WRITTEN INSTRUCTION: Print the full listing exactly.
===== RECORDED INFORMATION =====
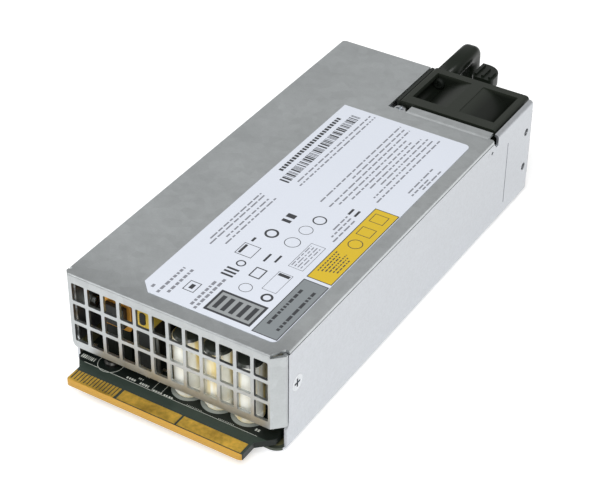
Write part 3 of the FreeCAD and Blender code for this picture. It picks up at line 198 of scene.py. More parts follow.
# ---- tray -------------------------------------------------------------------
# Floor and side walls of the case, folded from one sheet of the same steel.  The
# front of the floor, where it shows below the board, is painted dark olive and not metallic.
def box_mm(piece):
    """The lowest and highest corners of one of the frame's solids, in millimetres."""
    return tuple(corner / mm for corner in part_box(piece))


def opened(material):
    """A finish's node tree, its shader's inputs and its grained colour, for more to be laid over it."""
    tree = material.node_tree
    return tree, tree.nodes["Principled BSDF"].inputs, tree.nodes["grain"].outputs["Color"]


def build_zone():
    """A mask that is 1 between two corners and fades to 0 towards each side."""
    group, given, made = shared_effect(
        "zone",
        (("Low", "Vector", (0.0, 0.0, 0.0)), ("High", "Vector", (1.0, 1.0, 1.0)), ("Fade", "Float", 1.0)),
        (("Mask", "Float"),))
    vector_sum = "ShaderNodeVectorMath"
    past_low = combine(group, "SUBTRACT", place_on(group), given["Low"], vector_sum)
    short_of_high = combine(group, "SUBTRACT", given["High"], place_on(group), vector_sum)
    depth = combine(group, "MINIMUM", past_low, short_of_high, vector_sum)
    faded = combine(group, "DIVIDE", depth, given["Fade"], vector_sum)
    capped = combine(group, "MINIMUM", faded, (1.0, 1.0, 1.0), vector_sum)
    inside = group.nodes.new("ShaderNodeSeparateXYZ")
    group.links.new(combine(group, "MAXIMUM", capped, (0.0, 0.0, 0.0), vector_sum), inside.inputs[0])
    level = combine(group, "MULTIPLY", inside.outputs["X"], inside.outputs["Y"])
    group.links.new(combine(group, "MULTIPLY", level, inside.outputs["Z"]), made["Mask"])
    return group


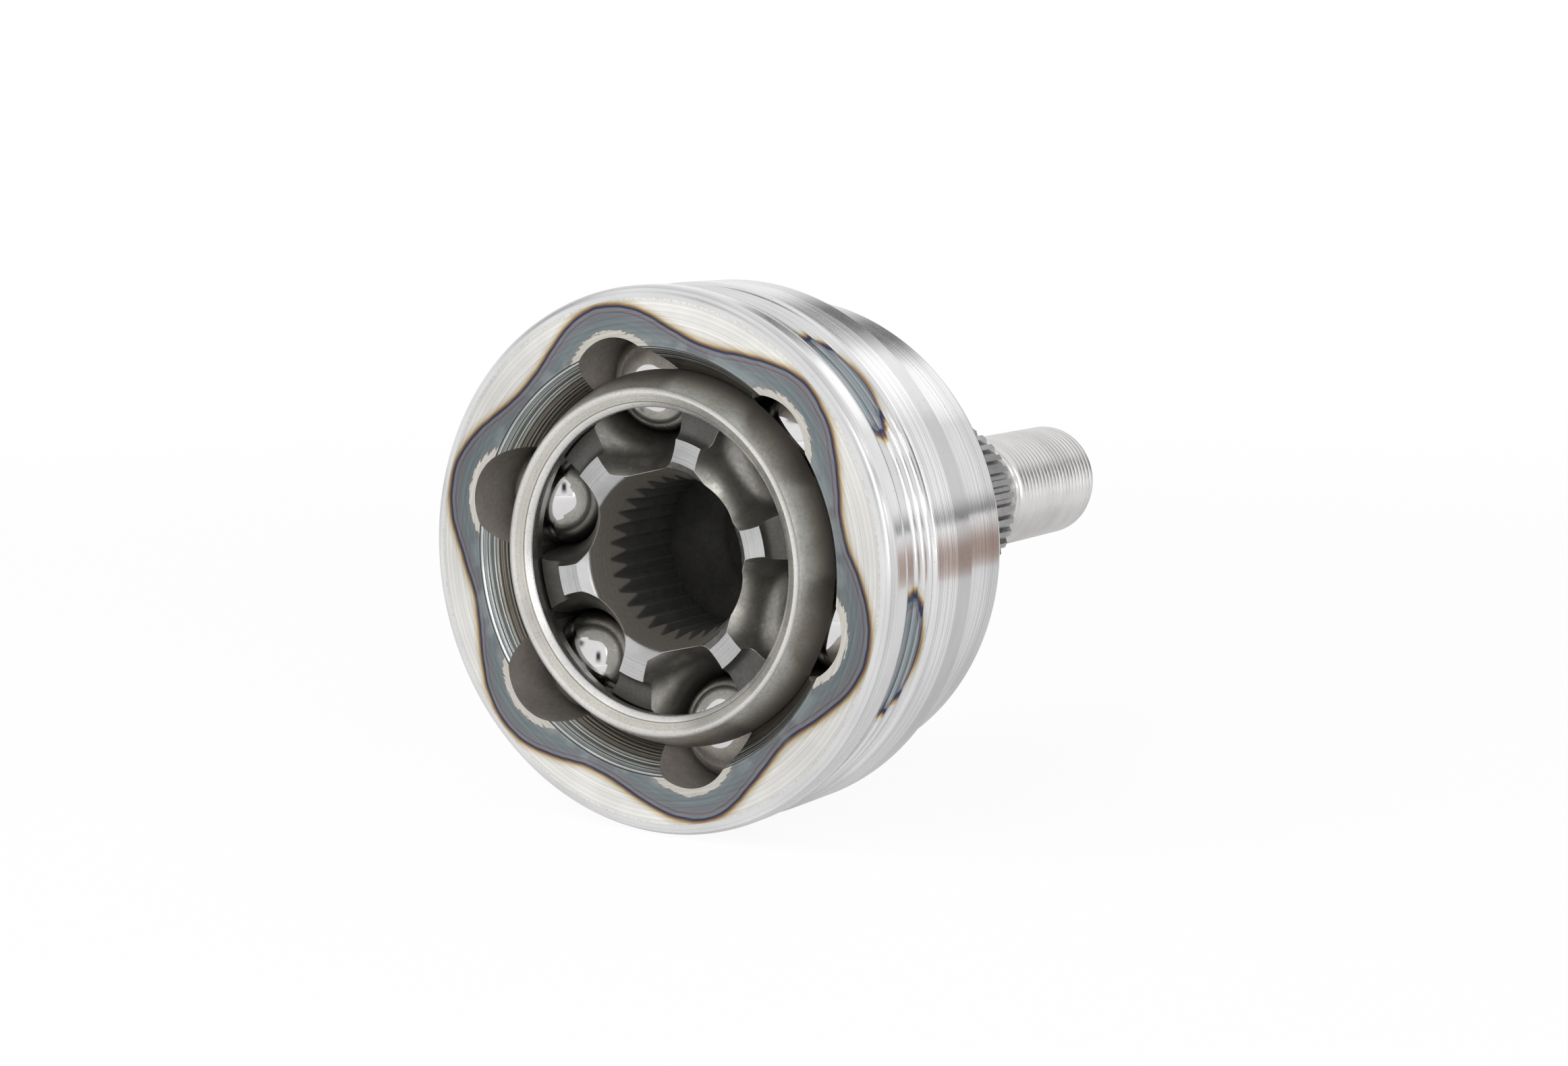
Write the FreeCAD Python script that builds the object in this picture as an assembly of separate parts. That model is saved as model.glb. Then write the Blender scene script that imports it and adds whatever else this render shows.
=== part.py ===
"""Outboard fixed ball constant-velocity joint: bell with its stub axle, cage, inner race and six balls.

Millimetres. The joint centre is the origin, the shaft line is Y, the bell's mouth faces -Y and +Z is up.
"""

import FreeCAD
import Part

import math
import os

# Joint geometry
BALL_R = 17.462 / 2
BALL_COUNT = 6
FIRST_BALL_DEG = 43.5
TRACK_R = 30.0
TRACK_OFFSET = 4.6
MAX_ARTICULATION_DEG = 45.0

# Running clearances
SPHERE_CLEARANCE = 0.05
BELL_TRACK_CLEARANCE = 0.12
RACE_TRACK_CLEARANCE = 0.35
WINDOW_AXIAL_CLEARANCE = 0.36
WINDOW_SIDE_PLAY = 1.57

# Bell, lengths measured back from the face of its mouth
MOUTH_TO_CENTRE = 15.3
BELL_R = 45.2
BELL_CORNER_R = 2.0
MOUTH_R = 35.4
LEAD_IN_DEG = 33.0
SEAT_START = 5.3
SEAT_LENGTH = 9.1
SEAT_DEPTH = 0.9
SEAT_RIDGES = 3
SEAT_RIDGE_PITCH = 2.25
SEAT_RIDGE_WIDTH = 0.9
SEAT_RIDGE_DROP = 0.5
STEP_AT = 26.4
REAR_BAND_R = 41.3
REAR_BAND_END = 44.5
REAR_CORNER_R = 1.5
SHOULDER_AT = 58.0
SHOULDER_R = 27.0
SHOULDER_CHAMFER = 1.0
CAVITY_FLOOR_AT = 44.3
SHAFT_RELIEF_R = 14.0
SHAFT_RELIEF_DEPTH = 2.5

# Stub axle, lengths measured back from the face of the bell's mouth
HUB_SPLINE_TEETH = 40
HUB_SPLINE_TIP_R = 16.2
HUB_SPLINE_TOOTH = 1.15
HUB_SPLINE_START = 63.0
HUB_SPLINE_END = 98.8
HUB_SPLINE_CHAMFER = 1.2
HUB_SPLINE_TIP_SHARE = 0.42
HUB_SPLINE_SPACE_SHARE = 0.30
ROOT_FILLET_R = 2.5
THREAD_R = 11.0
THREAD_START = 112.0
THREAD_END = 143.8
THREAD_CHAMFER = 1.0
THREAD_PITCH = 1.5
THREAD_DEPTH = 0.92
NECK_R = 9.8
NECK_CHAMFER = 1.2
NECK_FILLET_R = 2.0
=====
REPLY TO THE EXERCISE:
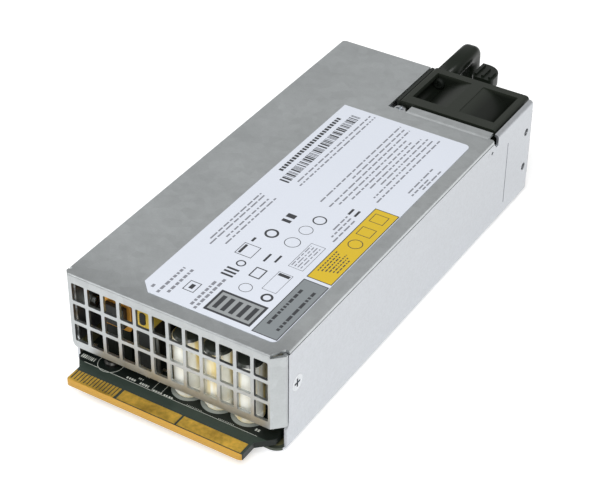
Write part 3 of the FreeCAD and Blender code for this picture. It picks up at line 198 of scene.py. More parts follow.
# ---- tray -------------------------------------------------------------------
# Floor and side walls of the case, folded from one sheet of the same steel.  The
# front of the floor, where it shows below the board, is painted dark olive and not metallic.
def box_mm(piece):
    """The lowest and highest corners of one of the frame's solids, in millimetres."""
    return tuple(corner / mm for corner in part_box(piece))


def opened(material):
    """A finish's node tree, its shader's inputs and its grained colour, for more to be laid over it."""
    tree = material.node_tree
    return tree, tree.nodes["Principled BSDF"].inputs, tree.nodes["grain"].outputs["Color"]


def build_zone():
    """A mask that is 1 between two corners and fades to 0 towards each side."""
    group, given, made = shared_effect(
        "zone",
        (("Low", "Vector", (0.0, 0.0, 0.0)), ("High", "Vector", (1.0, 1.0, 1.0)), ("Fade", "Float", 1.0)),
        (("Mask", "Float"),))
    vector_sum = "ShaderNodeVectorMath"
    past_low = combine(group, "SUBTRACT", place_on(group), given["Low"], vector_sum)
    short_of_high = combine(group, "SUBTRACT", given["High"], place_on(group), vector_sum)
    depth = combine(group, "MINIMUM", past_low, short_of_high, vector_sum)
    faded = combine(group, "DIVIDE", depth, given["Fade"], vector_sum)
    capped = combine(group, "MINIMUM", faded, (1.0, 1.0, 1.0), vector_sum)
    inside = group.nodes.new("ShaderNodeSeparateXYZ")
    group.links.new(combine(group, "MAXIMUM", capped, (0.0, 0.0, 0.0), vector_sum), inside.inputs[0])
    level = combine(group, "MULTIPLY", inside.outputs["X"], inside.outputs["Y"])
    group.links.new(combine(group, "MULTIPLY", level, inside.outputs["Z"]), made["Mask"])
    return group


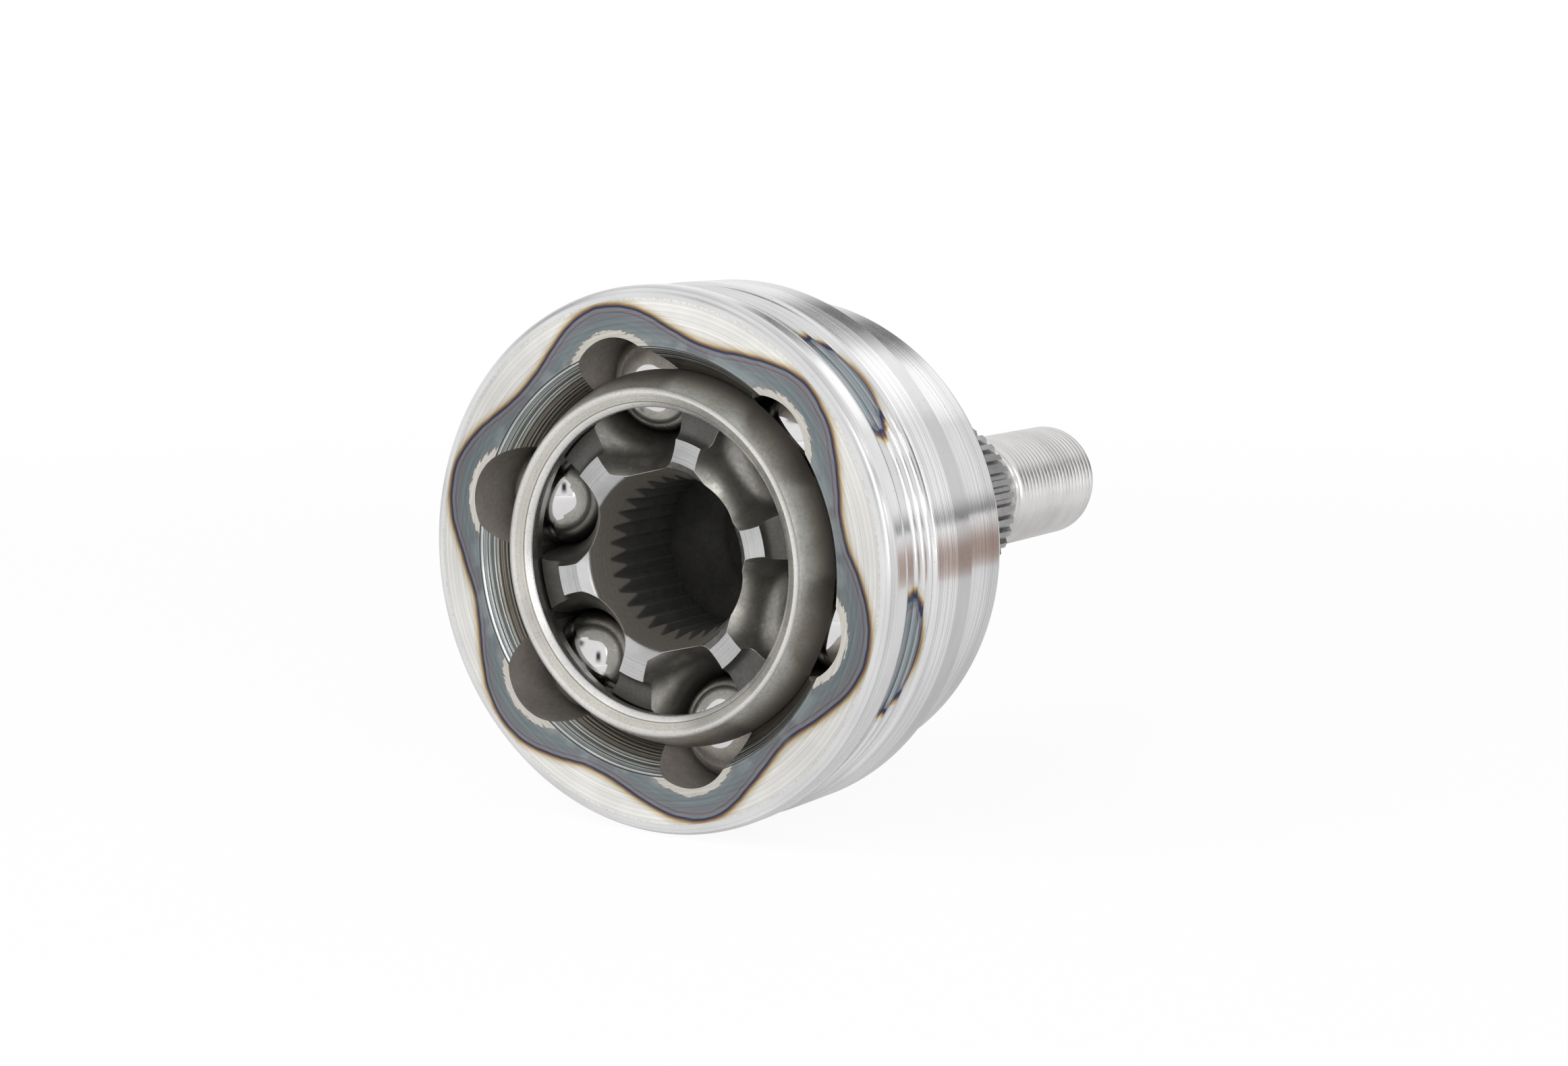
Write the FreeCAD Python script that builds the object in this picture as an assembly of separate parts. That model is saved as model.glb. Then write the Blender scene script that imports it and adds whatever else this render shows.
=== part.py ===
"""Outboard fixed ball constant-velocity joint: bell with its stub axle, cage, inner race and six balls.

Millimetres. The joint centre is the origin, the shaft line is Y, the bell's mouth faces -Y and +Z is up.
"""

import FreeCAD
import Part

import math
import os

# Joint geometry
BALL_R = 17.462 / 2
BALL_COUNT = 6
FIRST_BALL_DEG = 43.5
TRACK_R = 30.0
TRACK_OFFSET = 4.6
MAX_ARTICULATION_DEG = 45.0

# Running clearances
SPHERE_CLEARANCE = 0.05
BELL_TRACK_CLEARANCE = 0.12
RACE_TRACK_CLEARANCE = 0.35
WINDOW_AXIAL_CLEARANCE = 0.36
WINDOW_SIDE_PLAY = 1.57

# Bell, lengths measured back from the face of its mouth
MOUTH_TO_CENTRE = 15.3
BELL_R = 45.2
BELL_CORNER_R = 2.0
MOUTH_R = 35.4
LEAD_IN_DEG = 33.0
SEAT_START = 5.3
SEAT_LENGTH = 9.1
SEAT_DEPTH = 0.9
SEAT_RIDGES = 3
SEAT_RIDGE_PITCH = 2.25
SEAT_RIDGE_WIDTH = 0.9
SEAT_RIDGE_DROP = 0.5
STEP_AT = 26.4
REAR_BAND_R = 41.3
REAR_BAND_END = 44.5
REAR_CORNER_R = 1.5
SHOULDER_AT = 58.0
SHOULDER_R = 27.0
SHOULDER_CHAMFER = 1.0
CAVITY_FLOOR_AT = 44.3
SHAFT_RELIEF_R = 14.0
SHAFT_RELIEF_DEPTH = 2.5

# Stub axle, lengths measured back from the face of the bell's mouth
HUB_SPLINE_TEETH = 40
HUB_SPLINE_TIP_R = 16.2
HUB_SPLINE_TOOTH = 1.15
HUB_SPLINE_START = 63.0
HUB_SPLINE_END = 98.8
HUB_SPLINE_CHAMFER = 1.2
HUB_SPLINE_TIP_SHARE = 0.42
HUB_SPLINE_SPACE_SHARE = 0.30
ROOT_FILLET_R = 2.5
THREAD_R = 11.0
THREAD_START = 112.0
THREAD_END = 143.8
THREAD_CHAMFER = 1.0
THREAD_PITCH = 1.5
THREAD_DEPTH = 0.92
NECK_R = 9.8
NECK_CHAMFER = 1.2
NECK_FILLET_R = 2.0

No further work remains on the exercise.